Well, I hope that everybody is having a good weekend....

Saturday, January 3, 2009

It's time

Well, school's approaching us soon and there's just so much going on for second semester. I always hear from my teachers that second semester passes by so quickly but sometimes it feels like eternity. Of course, it's difficult to go back to school after a relaxing vacation but life is all about action. You can never relax and be lazy for so long because there is so much going on. Spending time with my family and hanging out with my loved ones seemed exciting and fun but I knew that it would end soon. I wish it wouldn't end but in this world, everything has an expiration date. However a few more days of relaxation wouldn't be that bad. For example, my cousin won't go back to school till January 15th.
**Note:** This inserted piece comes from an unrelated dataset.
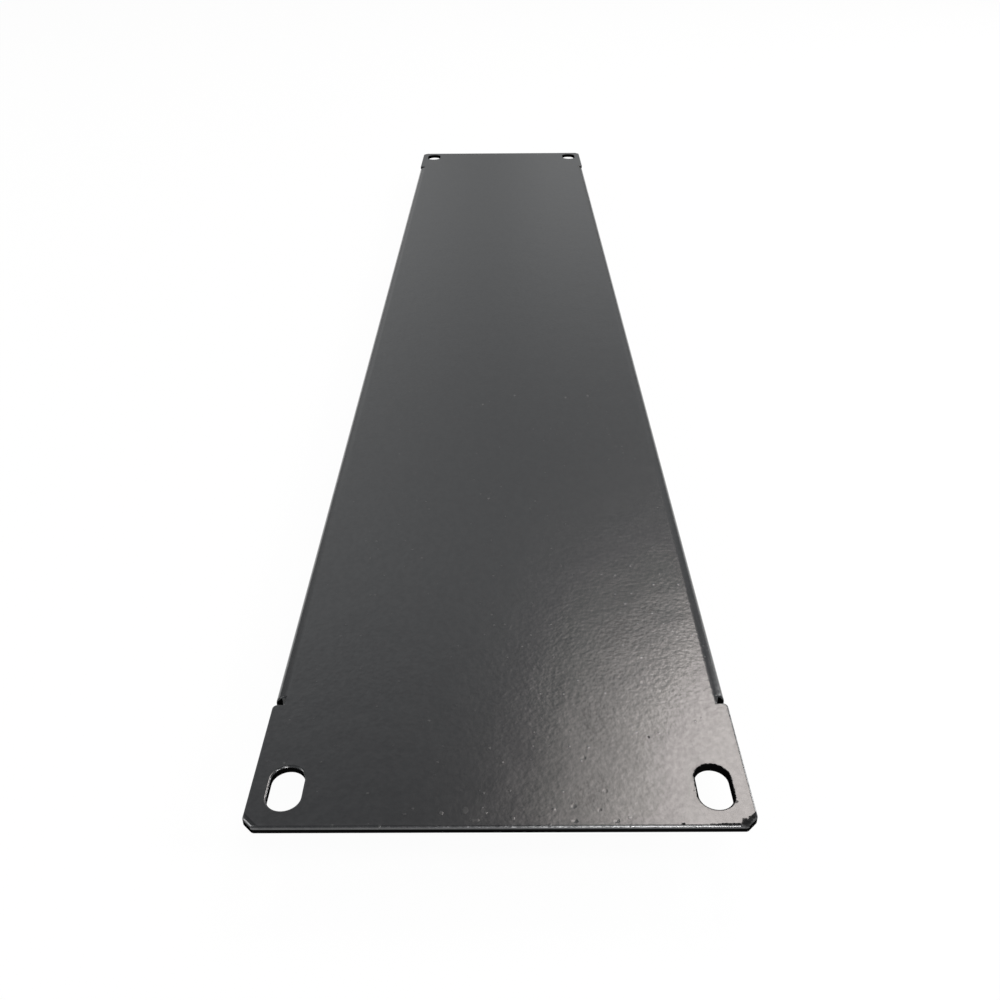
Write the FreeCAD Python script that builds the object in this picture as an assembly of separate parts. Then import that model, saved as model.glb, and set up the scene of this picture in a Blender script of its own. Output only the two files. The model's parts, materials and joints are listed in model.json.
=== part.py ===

I wouldn't mind being in his position but summer for him starts July 2nd. So, it all works out in the end when you think about it!!!! Well, I am just going to enjoy the last few hours of freedom and get ready for school. Sundays are not really my "days" because there's just so much to think about. Every body will be groggy on Monday but as the days pass all will forget about their vacation and get used to waking up early.